Don’t misunderstand me, I LOVE babies. I just don’t understand the baby world. How could you need a whole warehouse of stuff for one baby? And I don’t even want to know what that pump is for.

No self-respecting Montanan would...

...use an umbrella while it was snowing.
But that’s just what I did this winter during one of those rare Oregon snow storms. You know the ones where everyone freaks out and suddenly doesn’t know how to drive, and all the schools get closed. “What…is….that….white….stuff…falling from the sky?”
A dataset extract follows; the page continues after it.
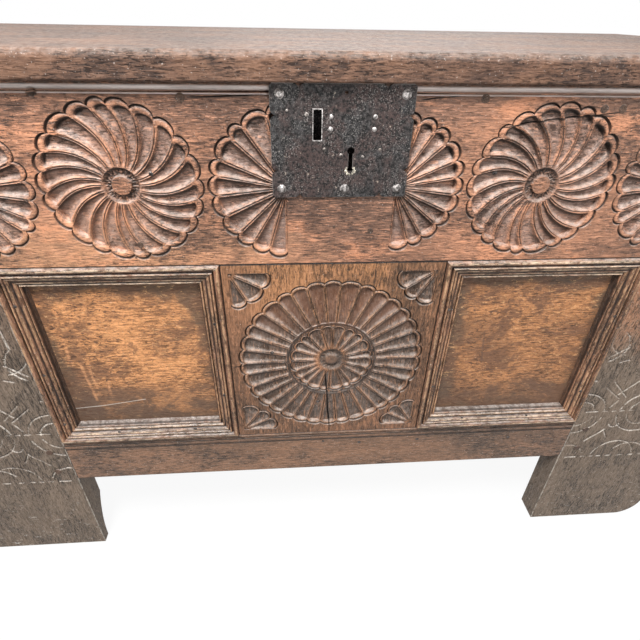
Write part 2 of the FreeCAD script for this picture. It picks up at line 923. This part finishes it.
def lid_strap_blade(side, room):
    """The flat of a lid strap, let into the lid's underside from the back edge forward."""
    blade = strap_outline(lid_strap_length, room).extrude(V(0, 0, strap_thick))
    blade.rotate(V(0, 0, 0), V(0, 0, 1), 180)
    blade.translate(V(side * hinge_centre_x, back_y, rim_height))
    return blade


def lid_strap_bed(side):
    """The recess for a lid strap, open below and behind."""
    bed = lid_strap_blade(side, strap_play)
    half = strap_width / 2 + strap_play
    x_range = grown((side * hinge_centre_x, side * hinge_centre_x), half)
    heights = (rim_height - overrun, rim_height + strap_thick)
    mouth = block(x_range, (back_y - joint_play, back_y + overrun), heights)
    return bed.fuse(mouth)


def hinge_rod(side, half_length, radius):
    """A round rod on the lid's axis, centred on one hinge."""
    start = V(side * hinge_centre_x - half_length, pivot_y, pivot_z)
    return Part.makeCylinder(radius, 2 * half_length, start, V(1, 0, 0))


def lid_strap(side):
    """A lid strap whose middle knuckle turns on the pin."""
    half = lid_knuckle_width / 2
    centre = side * hinge_centre_x
    neck = block(
        (centre - half, centre + half),
        (back_y, pivot_y),
        (rim_height, rim_height + strap_thick),
    )
    knuckle = hinge_rod(side, half, knuckle_radius)
    solid = fuse_all([lid_strap_blade(side, 0), neck, knuckle])
    tools = [hinge_rod(side, strap_width, hinge_pin_radius + hinge_pin_play)]
    tools.extend(nail_hole(place, way) for place, way in lid_nail_places(side))
    return cut_all(solid, tools)


def carcase_strap(side):
    """A strap on the back of a stile, with a knuckle each side of the lid's knuckle."""
    centre = side * hinge_centre_x
    blade = strap_outline(carcase_strap_length, 0).extrude(V(0, 0, strap_thick))
    blade.rotate(V(0, 0, 0), V(1, 0, 0), -90)
    blade.translate(V(centre, back_y, rim_height))
    knuckles = hinge_rod(side, strap_width / 2, knuckle_radius)
    solid = fuse_all([blade, knuckles])
    half = lid_knuckle_width / 2 + knuckle_end_play
    clear = knuckle_radius + knuckle_gap
    gap = block(
        (centre - half, centre + half),
        (back_y - overrun, pivot_y + clear),
        (rim_height - clear, rim_height + clear),
    )
    tools = [gap, hinge_rod(side, strap_width, hinge_pin_radius + hinge_pin_play)]
    tools.extend(nail_hole(place, way) for place, way in carcase_nail_places(side))
    return cut_all(solid, tools)


def hinge_pins():
    """Both hinge pins."""
    half = strap_width / 2 + hinge_pin_proud
    return Part.makeCompound([hinge_rod(side, half, hinge_pin_radius) for side in (LEFT, RIGHT)])


def carcase_nail_places(side):
    """Places of the nails in one carcase strap."""
    places = []
    for share in carcase_strap_nail_shares:
        z = rim_height - share * carcase_strap_length
        places.append((V(side * hinge_centre_x, back_y + strap_thick, z), V(0, 1, 0)))
    return places


def lid_nail_places(side):
    """Places of the nails in one lid strap, driven from below."""
    places = []
    for share in lid_strap_nail_shares:
        y = back_y - share * lid_strap_length
        places.append((V(side * hinge_centre_x, y, rim_height), V(0, 0, -1)))
    return places


# Lock

def lock_nail_places():
    """Five nails of the lock plate: one near each corner, one low in the middle."""
    left, right = plate_left + lock_nail_inset_x, plate_right - lock_nail_inset_x
    low, high = plate_low + lock_nail_inset_z, plate_high - lock_nail_inset_z
    spots = [(left, high), (right, high), (left, low), (right, low), (lock_middle_nail_x, low)]
    return [(V(x, front_y - plate_thick, z), V(0, -1, 0)) for x, z in spots]


def plate_notch(x, z, inward):
    """A notch with rounded shoulders in the plate's edge, as a prism."""
    along = V(abs(inward.z), 0, abs(inward.x))
    edge = V(x, front_y, z)
    tip = edge + inward * plate_notch_depth
    outer = edge - inward * overrun
    start, end = edge - along * plate_notch_half, edge + along * plate_notch_half
    rise = inward * (plate_notch_depth / 3)
    lean = along * (plate_notch_half / 3)
    wire = Part.Wire([
        Part.Arc(start, start + lean * 2 + rise, tip).toShape(),
        Part.Arc(tip, end - lean * 2 + rise, end).toShape(),
        Part.LineSegment(end, outer + along * plate_notch_half).toShape(),
        Part.LineSegment(outer + along * plate_notch_half, outer - along * plate_notch_half).toShape(),
        Part.LineSegment(outer - along * plate_notch_half, start).toShape(),
    ])
    return Part.Face(wire).extrude(V(0, -plate_thick - overrun, 0))


def through_plate(x_range, z_range):
    """A box through the lock plate."""
    return block(x_range, (front_y - plate_thick - overrun, front_y + overrun), z_range)


def keyhole():
    """The keyhole: a round top, a stem and a flared foot."""
    start = V(keyhole_x, front_y + overrun, keyhole_z)
    top = Part.makeCylinder(keyhole_radius, plate_thick + 2 * overrun, start, V(0, -1, 0))
    foot_low = keyhole_z - key_stem_length - key_foot_height
    stem = through_plate(
        grown((keyhole_x, keyhole_x), key_stem_width / 2),
        (keyhole_z - key_stem_length - key_foot_height, keyhole_z),
    )
    foot = through_plate(
        grown((keyhole_x, keyhole_x), key_foot_width / 2),
        (foot_low, foot_low + key_foot_height),
    )
    return fuse_all([top, stem, foot])


def rivet_places():
    """Rivets of the guides, beside each guide's legs, and of the case, below the bolt."""
    above = bolt_centre_z + bolt_height / 2 + guide_play + guide_wall / 2
    below = bolt_centre_z - bolt_height / 2 - guide_play - guide_wall / 2
    first, second = [bolt_tip_x + offset + guide_width / 2 for offset in guide_offsets]
    return [(first, above), (first, below), (second, above), (second, below)]


def lock_plate():
    """The iron plate, with its notches, hasp slot, keyhole, nail holes and rivet holes."""
    face_range = (front_y - plate_thick, front_y)
    solid = block((plate_left, plate_right), face_range, (plate_low, plate_high))
    corners = []
    for edge in solid.Edges:
        if abs(edge.tangentAt(edge.FirstParameter).y) > nail_crown_share:
            corners.append(edge)
    solid = solid.makeChamfer(plate_corner_cut, corners)
    tools = []
    for x in (plate_left + plate_notch_inset, plate_right - plate_notch_inset):
        tools.append(plate_notch(x, plate_high, V(0, 0, -1)))
        tools.append(plate_notch(x, plate_low, V(0, 0, 1)))
    for z in (plate_low + plate_notch_inset, plate_high - plate_notch_inset):
        tools.append(plate_notch(plate_left, z, V(1, 0, 0)))
        tools.append(plate_notch(plate_right, z, V(-1, 0, 0)))
    slot_x = grown((hasp_slot_x, hasp_slot_x), hasp_slot_width / 2)
    tools.append(through_plate(slot_x, (hasp_slot_low, hasp_slot_low + hasp_slot_height)))
    tools.append(keyhole())
    spare = grown((0, 0), spare_hole_width / 2)
    spare_x = [spare_hole_x + value for value in spare]
    tools.append(through_plate(spare_x, [spare_hole_z + value for value in spare]))
    tools.extend(nail_hole(place, way) for place, way in lock_nail_places())
    for x, z in rivet_places():
        tools.append(rivet(x, z, nail_play))
    return cut_all(solid, tools)


def rivet(x, z, room):
    """A rivet through the plate, or with some room the hole for its shank."""
    if room:
        shank = Part.Face(octagon(rivet_shank_radius + room, -plate_thick - overrun))
        solid = shank.extrude(V(0, 0, plate_thick + 2 * overrun))
    else:
        shank = Part.Face(octagon(rivet_shank_radius, -plate_thick))
        head = forged_head(rivet_radius, rivet_head_height)
        solid = fuse_all([head, shank.extrude(V(0, 0, plate_thick))])
    return stand(solid, V(x, front_y - plate_thick, z), V(0, -1, 0))


def lock_case():
    """The sheet iron box of the lock, open towards the plate."""
    outer = in_frame(FRONT, (case_left, case_right), (0, case_depth), (case_low, case_high))
    inner = in_frame(
        FRONT,
        grown((case_left, case_right), -case_wall),
        (-overrun, case_depth - case_wall),
        grown((case_low, case_high), -case_wall),
    )
    return outer.cut(inner)


def bolt_heights():
    """Heights of the bolt's two edges."""
    return (bolt_centre_z - bolt_height / 2, bolt_centre_z + bolt_height / 2)


def lock_bolt():
    """The bolt, drawn back, with two talons below it that the key pushes."""
    depths = (bolt_setback, bolt_setback + bolt_thick)
    low, high = bolt_heights()
    bar = in_frame(FRONT, (bolt_tip_x, bolt_tip_x + bolt_length), depths, (low, high))
    pieces = [bar]
    first = bolt_tip_x + talon_offset
    for x in (first, first + talon_width + talon_gap):
        pieces.append(in_frame(FRONT, (x, x + talon_width), depths, (low - talon_drop, low)))
    return fuse_all(pieces)


def lock_guides():
    """Two bridges on the back of the plate that the bolt slides through."""
    low, high = bolt_heights()
    inner = grown((low, high), guide_play)
    outer = grown(inner, guide_wall)
    clear = bolt_setback + bolt_thick + guide_play
    guides = []
    for offset in guide_offsets:
        x_range = (bolt_tip_x + offset, bolt_tip_x + offset + guide_width)
        bridge = in_frame(FRONT, x_range, (0, clear + guide_wall), outer)
        passage = in_frame(FRONT, grown(x_range, overrun), (-overrun, clear), inner)
        guides.append(bridge.cut(passage))
    return Part.makeCompound(guides)


def lock_spring():
    """A leaf spring from the case's top wall down to the bolt's upper edge."""
    roof = case_high - case_wall
    low = bolt_heights()[1] + guide_play
    right = bolt_tip_x + guide_offsets[1] - guide_wall
    left = right - spring_reach
    y = front_y + spring_setback
    outer_right = V(right, y, low + spring_rise)
    outer_mid = V(left + spring_reach * spring_sag_share, y, low)
    outer_left = V(left, y, low + spring_thick)
    lift = V(0, 0, spring_thick)
    wire = Part.Wire([
        Part.Arc(outer_left, outer_mid, outer_right).toShape(),
        Part.LineSegment(outer_right, outer_right + lift).toShape(),
        Part.Arc(outer_right + lift, outer_mid + lift, outer_left + lift).toShape(),
        Part.LineSegment(outer_left + lift, outer_left).toShape(),
    ])
    leaf = Part.Face(wire).extrude(V(0, spring_width, 0))
    foot = block(
        (right - spring_foot_width, right),
        (y, y + spring_width),
        (low + spring_rise, roof),
    )
    return fuse_all([leaf, foot])


def build():
    """Every piece of the chest, by name."""
    pieces = {
        "front_stile_left": worn_left_stile(),
        "front_stile_right": worn_right_stile(),
        "front_top_rail": front_top_rail(),
        "front_bottom_rail": front_bottom_rail(),
        "front_muntin": frame_muntin(FRONT),
        "front_panel_left": frame_panel(FRONT, LEFT),
        "front_panel_right": frame_panel(FRONT, RIGHT),
        "back_stile_left": frame_stile(BACK, LEFT),
        "back_stile_right": frame_stile(BACK, RIGHT),
        "back_top_rail": frame_rail(BACK, BACK["top_low"], rim_height, BACK["top_low"]),
        "back_bottom_rail": back_bottom_rail(),
        "back_muntin": frame_muntin(BACK),
        "back_panel_left": frame_panel(BACK, LEFT),
        "back_panel_right": frame_panel(BACK, RIGHT),
        "till_wall": till_wall(),
        "till_bottom": till_bottom(),
        "till_lid": till_lid(),
        "lid_board_front": lid_board("front"),
        "lid_board_back": lid_board("back"),
        "hinge_pins": hinge_pins(),
        "lock_plate": lock_plate(),
        "lock_case": lock_case(),
        "lock_bolt": lock_bolt(),
        "lock_guides": lock_guides(),
        "lock_spring": lock_spring(),
    }
    for index in range(floor_board_count):
        pieces[f"floor_board_{index + 1}"] = floor_board(index)
    lower, upper = side_rail_spans()
    pegs = [peg(place, way) for frame in (FRONT, BACK) for place, way in frame_peg_places(frame)]
    strap_nails, lid_nails = [], []
    for side, word in ((LEFT, "left"), (RIGHT, "right")):
        for edge in ("top", "bottom", "outer", "inner"):
            pieces[f"moulding_{word}_{edge}"] = moulding(side, edge)
        pieces[f"side_{word}_top_rail"] = side_rail(side, upper, upper[0])
        pieces[f"side_{word}_bottom_rail"] = side_rail(side, lower, lower[1])
        pieces[f"side_{word}_muntin"] = side_muntin(side)
        pieces[f"side_{word}_panel_front"] = side_panel(side, FRONT)
        pieces[f"side_{word}_panel_back"] = side_panel(side, BACK)
        pieces[f"lid_end_{word}"] = lid_end_board(side)
        pieces[f"lid_strap_{word}"] = lid_strap(side)
        pieces[f"hinge_strap_{word}"] = carcase_strap(side)
        pegs.extend(peg(place, way) for place, way in side_peg_places(side))
        strap_nails.extend(nail(place, way) for place, way in carcase_nail_places(side))
        lid_nails.extend(nail(place, way) for place, way in lid_nail_places(side))
    lock_nails = [nail(place, way) for place, way in lock_nail_places()]
    pieces["frame_pegs"] = Part.makeCompound(pegs)
    pieces["hinge_strap_nails"] = Part.makeCompound(strap_nails)
    pieces["lid_strap_nails"] = Part.makeCompound(lid_nails)
    pieces["lock_nails"] = Part.makeCompound(lock_nails)
    pieces["lock_rivets"] = Part.makeCompound([rivet(x, z, 0) for x, z in rivet_places()])
    return pieces


os.makedirs("parts", exist_ok=True)
for name, shape in build().items():
    shape.exportStep(f"parts/{name}.step")
    print(f"{name}: {len(shape.Solids)} solid, {shape.Volume / 1000:.1f} cm3, valid {shape.isValid()}")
Anyway, this isn’t about the crazy Oregon natives, it’s about this self-incriminating Montanan. The use of the umbrella did have some high points. When I showed up for my meeting, the papers I was carrying were dry, and my hair maintained it’s cute-ness. Despite the positives, I couldn’t help laughing and being ashamed of myself during the long walk from my car to the student union building.


At least I wasn’t wearing purple stiletto heels and carrying an umbrella in the snow like one girl I saw.

Tuesday, February 6, 2007

I'm blogging

For weeks I've been trying to convince myself that I could join the ranks of bloggers. I am one of the least tech-savvy people I know, how could I possibly handle the pressure of setting up a blog? After some encouragement from a prolific blogger, and help in deciding the all important question of what to name my blog, I'm off and running.

Here you will not find lengthy discourses about philosophical truths, or insights into the depths of my soul. No, this is a place for me to share with you the stupid things I do every day, and also the bizarre things I notice in the world around me. Happy reading!